Film 1 is a television news report: Japanese journalists arrive on the set to interview Fellini and his crew preparing sets, location scouting, searching for actors, inspecting photographs, and shooting screen tests. Fellini, Anita Ekberg and Marcello Mastroianni appear as themselves.

Film 2 is filmed autobiography: while interviewed by the Japanese, Fellini evokes memories (real or invented) of his first visit to Cinecittà in 1938 as a young journalist commissioned to interview a female matinee idol.

Film 3 is the making of a non-existent movie at Cinecittà, an adaptation of Kafka's Amerika.
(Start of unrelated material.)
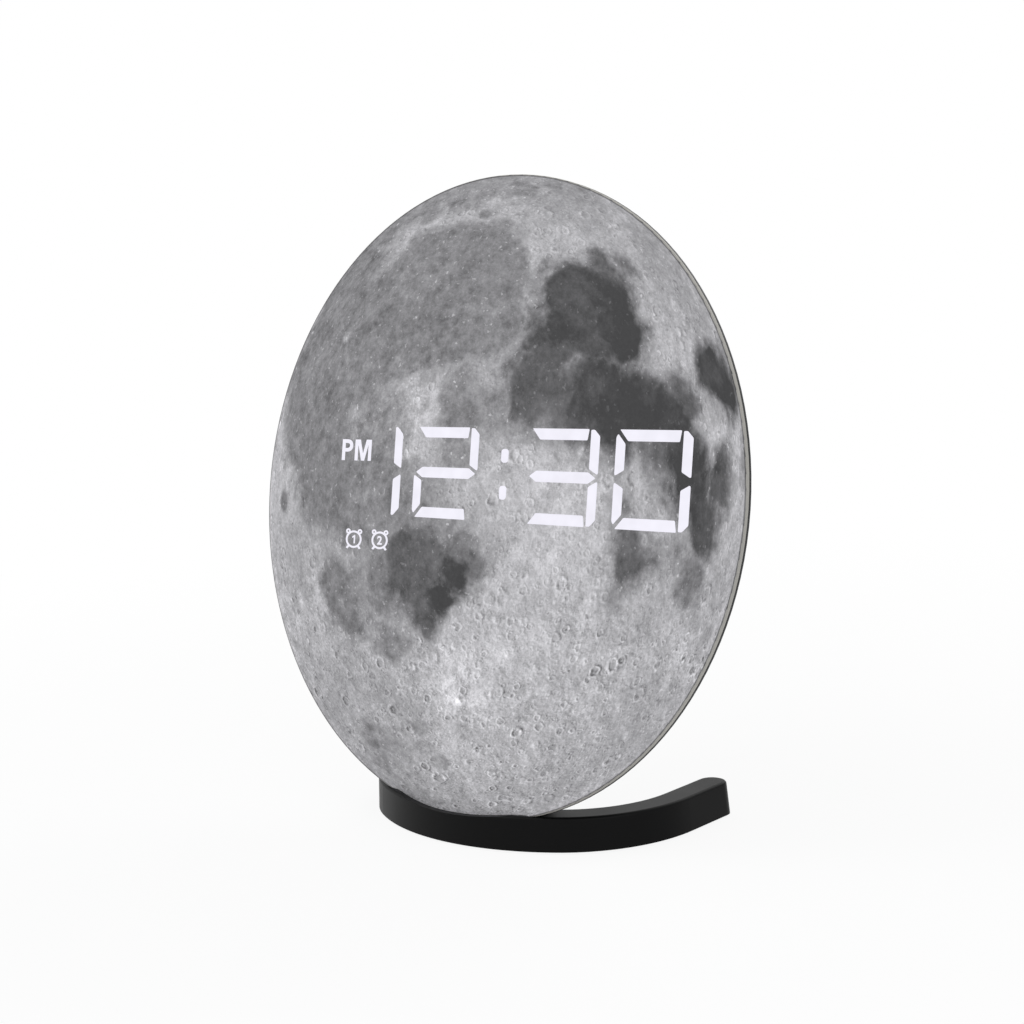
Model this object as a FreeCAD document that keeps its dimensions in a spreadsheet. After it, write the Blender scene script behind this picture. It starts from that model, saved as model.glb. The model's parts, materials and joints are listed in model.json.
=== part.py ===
import FreeCAD, Part
import math
import os
import Sketcher
from FreeCAD import Placement, Rotation, Vector

# A desk clock with a full-moon face on a curved stand. Lengths are in millimetres and angles in degrees.
# The origin is under the middle of the stand's front bar, +X is to the right, +Y to the back and +Z up.
# The clock head is drawn upright in a frame of its own, with its depth along Y and its face at zero
# depth, and is then tilted back and set on the stand.

doc = FreeCAD.newDocument("MoonDeskClock")
sheet = doc.addObject("Spreadsheet::Sheet", "Sizes")

# Driving dimensions, one spreadsheet cell each
SIZES = {
    # the round face and the frame behind it
    "face_radius": 80.0,
    "face_thickness": 1.1,
    "face_edge_round": 0.3,
    "lean_angle": 10.5,
    "tape_thickness": 0.15,
    "tape_width": 3.0,
    "tape_margin": 1.5,
    "flange_thickness": 0.65,
    "frame_wall_gap": 3.9,
    "frame_wall": 1.2,
    "frame_wall_depth": 4.5,
    "frame_boss_radius": 3.0,
    "frame_boss_depth": 7.1,
    # the rear cover, a shallow dish
    "head_depth": 16.0,
    "cover_rim_margin": 4.5,
    "cover_rim_depth": 1.4,
    "cover_taper": 11.5,
    "cover_wall": 1.8,
    "cover_rim_round": 3.0,
    "cover_back_round": 6.0,
    "cover_rib_height": 2.2,
    "cover_rib_thickness": 1.2,
    "cover_rib_pitch": 34.0,
    "cover_rib_length": 34.0,
    "cover_screw_x": 34.7,
    "cover_screw_z": 41.4,
    "cover_screw_sink": 3.4,
    # layout of the display and the back; its widths share out the reflector's width
    "left_space": 17.3,
    "right_space": 2.9,
    "digit_width": 22.2,
    "digit_height": 23.2,
    "digit_centre_z": 5.4,
    "digit_gap": 4.9,
    "colon_gap": 16.6,
    "bar_height": 2.65,
    "post_width": 3.1,
    "segment_gap": 0.45,
    "segment_corner": 1.1,
    "colon_width": 2.4,
    "colon_height": 3.4,
    "colon_rise": 4.6,
    "noon_mark_x": -45.4,
    "noon_mark_z": 10.6,
    "noon_mark_width": 12.2,
    "noon_mark_height": 6.2,
    "alarm_mark_x": -44.4,
    "alarm_mark_z": -13.0,
    "alarm_mark_pitch": 9.9,
    "alarm_mark_radius": 3.1,
    "mask_thickness": 0.2,
    "reflector_gap": 0.9,
    "reflector_left": -55.0,
    "reflector_bottom": -17.5,
    "reflector_top": 20.5,
    "reflector_depth": 6.5,
    "diffuser_depth": 1.5,
    "window_clearance": 0.2,
    "fit_clearance": 0.05,
    # the circuit board and what it carries
    "board_gap": 2.6,
    "board_left": -57.0,
    "board_bottom": -27.0,
    "board_top": 27.0,
    "board_thickness": 1.6,
    "board_screw_left": -51.0,
    "board_screw_right": 55.5,
    "board_screw_gap": 0.4,
    "led_width": 1.6,
    "led_height": 0.8,
    "chip_width": 9.0,
    "chip_height": 1.5,
    "chip_x": -2.0,
    "chip_z": -9.0,
    "chip_pitch": 16.0,
    "crystal_radius": 1.5,
    "crystal_length": 6.0,
    "crystal_z": -20.0,
    "sounder_radius": 7.0,
    "sounder_depth": 3.4,
    "sounder_x": -38.0,
    "sounder_z": -12.0,
    "socket_width": 9.0,
    "socket_height": 3.3,
    "socket_wall": 0.35,
    "socket_x": 42.0,
    "socket_z": -14.0,
    "socket_tongue": 0.7,
    "socket_inset": 0.3,
    # push buttons in the rear cover
    "button_pitch": 16.0,
    "button_first_x": -36.0,
    "button_z": 12.0,
    "button_radius": 3.6,
    "button_proud": 1.0,
    "button_flange_radius": 4.6,
    "button_flange_depth": 0.9,
    "button_travel": 0.7,
    "button_round": 0.4,
    "button_stop_gap": 0.1,
    "button_clearance": 0.08,
    "switch_width": 6.0,
    # coin cell and its turning door
    "cell_x": 0.0,
    "cell_z": 45.0,
    "cell_radius": 10.0,
    "cell_thickness": 3.2,
    "cell_clearance": 0.15,
    "contact_thickness": 0.4,
    "contact_width": 5.0,
    "holder_wall": 1.5,
    "holder_floor": 0.8,
    "holder_flange": 1.8,
    "door_radius": 12.0,
    "door_thickness": 1.4,
    "door_plug_radius": 10.1,
    "door_plug_depth": 1.8,
    "door_lug_depth": 0.8,
    "door_lug_reach": 1.3,
    "door_lug_width": 5.0,
    "door_coin_slot_width": 1.8,
    "door_coin_slot_length": 14.0,
    "door_coin_slot_depth": 0.8,
    "door_turn": 70.0,
    "door_seat_gap": 0.05,
    "door_clearance": 0.1,
    # screws
    "screw_shank_radius": 1.1,
    "screw_head_radius": 2.2,
    "screw_head_height": 1.6,
    "screw_hole_clearance": 0.25,
    "stand_screw_radius": 1.4,
    "stand_screw_head_radius": 2.8,
    "stand_screw_head_height": 1.9,
    "screw_bite": 5.0,
    # the curved stand
    "bar_width": 8.4,
    "base_top": 8.9,
    "base_bottom": 0.5,
    "base_half_width": 47.3,
    "base_front_arc": 59.2,
    "base_corner_arc": 35.4,
    "base_leg_end": 53.0,
    "base_draft": 3.0,
    "base_top_round": 0.8,
    "base_end_round": 3.6,
    "base_wall": 1.2,
    "base_roof": 2.2,
    "base_lip": 6.0,
    "base_lip_wall": 2.0,
    "base_end_wall": 1.2,
    "lip_scoop_radius": 150.0,
    "lip_scoop_depth": 1.15,
    "seat_depth": 3.8,
    "groove_clearance": 0.15,
    "pad_half_width": 17.0,
    "pad_back": 20.7,
    "pad_round": 4.0,
    "weight_clearance": 0.2,
    "weight_start_x": 21.0,
    "weight_end_y": 45.0,
    "base_cover_thickness": 1.2,
    "base_cover_screw_x": 13.0,
    "base_cover_screw_y": 47.5,
    "base_cover_screw_radius": 0.8,
    "base_cover_screw_head_radius": 1.5,
    "base_cover_screw_length": 3.2,
    "foot_radius": 2.3,
    "foot_height": 1.1,
    "foot_leg_y": 40.0,
    # the neck between stand and head
    "neck_half_width": 15.0,
    "neck_front": 6.7,
    "neck_top_front": 11.7,
    "neck_back": 19.7,
    "neck_top_back": 26.7,
    "neck_top": 31.5,
    "neck_round": 4.0,
    "neck_screw_x": 8.0,
    "neck_screw_margin": 10.0,
    "neck_screw_seat": 18.3,
    "stand_screw_x": 9.0,
    "stand_screw_y": 14.8,
    "stand_screw_reach": 14.0,
    "stand_screw_sink": 3.0,
    # one overrun for every cutting tool
    "overrun": 1.0,
}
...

Film 4 is the movie itself: Intervista subsumes all three films, making them cohere into the Maestro’s portrait of himself and cinema.

==Reception==
The film has a 79% approval rating on Rotten Tomatoes, based on 14 reviews with an average rating of 6.9/10. Metacritic, which uses a weighted average, assigned the a score of 83 out of 100, based on 15 critics, indicating "universal acclaim". The film ranked second on Cahiers du Cinémas Top 10 Films of the Year List in 1987.